5
votes

I have an application composed of two ASP.NET Core apps, app A and app B. App A makes HTTP calls to App B, and Application Insights automatically correlates this and shows them as a single request. Great!

However, I'm now moving to a more event-based system design, where app A publishes an event to an Azure Event Grid, and app B is set up with a webhook to listen to that event.

Having made that change, the telemetry correlation is broken and it no longer shows up as a single operation.

I have read this documentation: https://docs.microsoft.com/en-us/azure/azure-monitor/app/correlation which explains the theory around correlation headers - but how can I apply this to the Event Grid and get it to forward the correlation headers on to the subscribing endpoints?

2

2 Answers

1
votes

The Header pass-trough idea for a custom topic in the AEG has been recently (Oct.10th) unplanned.

However, the headers can be passed via the AEG model to the subscribers in the data object of the event message. This mediation can be done, for example, using the Policies in Azure API Management.

UPDATE:

The following documents can help for manual instrumentation of the webhook endpoint handler (subscriber side) using a custom tracking operations:

Track custom operations with Application Insights .Net SDK

Application Insights API for custom events and metrics

1
votes
  1. Add two correlation properties to all your events:

    public string OperationId { get; set; }
    public string OperationParentId { get; set; }
    
  2. Publisher side: create Dependency and fill up these properties.

    private Microsoft.ApplicationInsights.TelemetryClient _telemetryClient;
    
    async Task Publish<TEventData>(TEventData data)
    {
        var @event = new EventGridEvent
        {
            Id = Guid.NewGuid().ToString(),
            EventTime = DateTime.UtcNow,
            EventType = typeof(TEventData).FullName,
            Data = data
        };  
    
        string operationName = "Publish " + @event.EventType;
    
        // StartOperation is a helper method that initializes the telemetry item
        // and allows correlation of this operation with its parent and children.
        var operation =
             _telemetryClient.StartOperation<DependencyTelemetry>(operationName);
        operation.Telemetry.Type = "EventGrid";
        operation.Telemetry.Data = operationName;
    
        // Ideally, the correlation properties should go in the request headers but
        // with the current implementation of EventGrid we have no other way 
        // as to store them in the event Data.
        data.OperationId = operation.Telemetry.Context.Operation.Id,
        data.OperationParentId = operation.Telemetry.Id,
    
        try
        {
            AzureOperationResponse result = await _client
                .PublishEventsWithHttpMessagesAsync(_topic, new[] { @event });
            result.Response.EnsureSuccessStatusCode();
    
            operation.Telemetry.Success = true;
        }
        catch (Exception ex)
        {
            operation.Telemetry.Success = false;
            _telemetryClient.TrackException(ex);
            throw;
        }
        finally
        {
            _telemetryClient.StopOperation(operation);
        }
    }
    
  3. Consumer side: create Request and restore correlation.

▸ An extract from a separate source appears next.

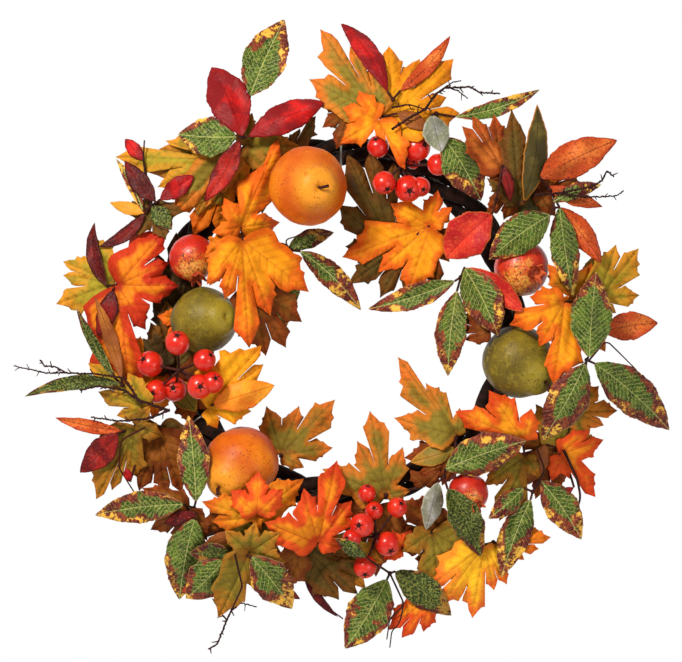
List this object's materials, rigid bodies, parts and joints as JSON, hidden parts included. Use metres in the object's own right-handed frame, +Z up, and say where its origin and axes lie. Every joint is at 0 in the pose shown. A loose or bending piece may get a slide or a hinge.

    [FunctionName(nameof(YourEventDataCosumer))]
    void YourEventDataCosumer([EventGridTrigger] EventGridEvent @event)
    {
        var data = (YourEventData)@event.Data;
    
        var operation = _telemetryClient.StartOperation<RequestTelemetry>(
            "Handle " + @event.EventType,
            data.OperationId,
            data.OperationParentId);
        try
        {
            // Do some event processing.
    
            operation.Telemetry.Success = true;
            operation.Telemetry.ResponseCode = "200";
        }
        catch (Exception)
        {
            operation.Telemetry.Success = false;
            operation.Telemetry.ResponseCode = "500";
            throw;
        }
        finally
        {
            _telemetryClient.StopOperation(operation);
        }
    }
    

This works, but not ideal as you need to repeat this code in every consumer. Also, some early log messages (e.g. emitted by constructors of injected services) are still not correlated correctly.

A better approach would be to create a custom EventGridTriggerAttribute (recreate the whole Microsoft.Azure.WebJobs.Extensions.EventGrid extension) and move this code into IAsyncConverter.ConvertAsync().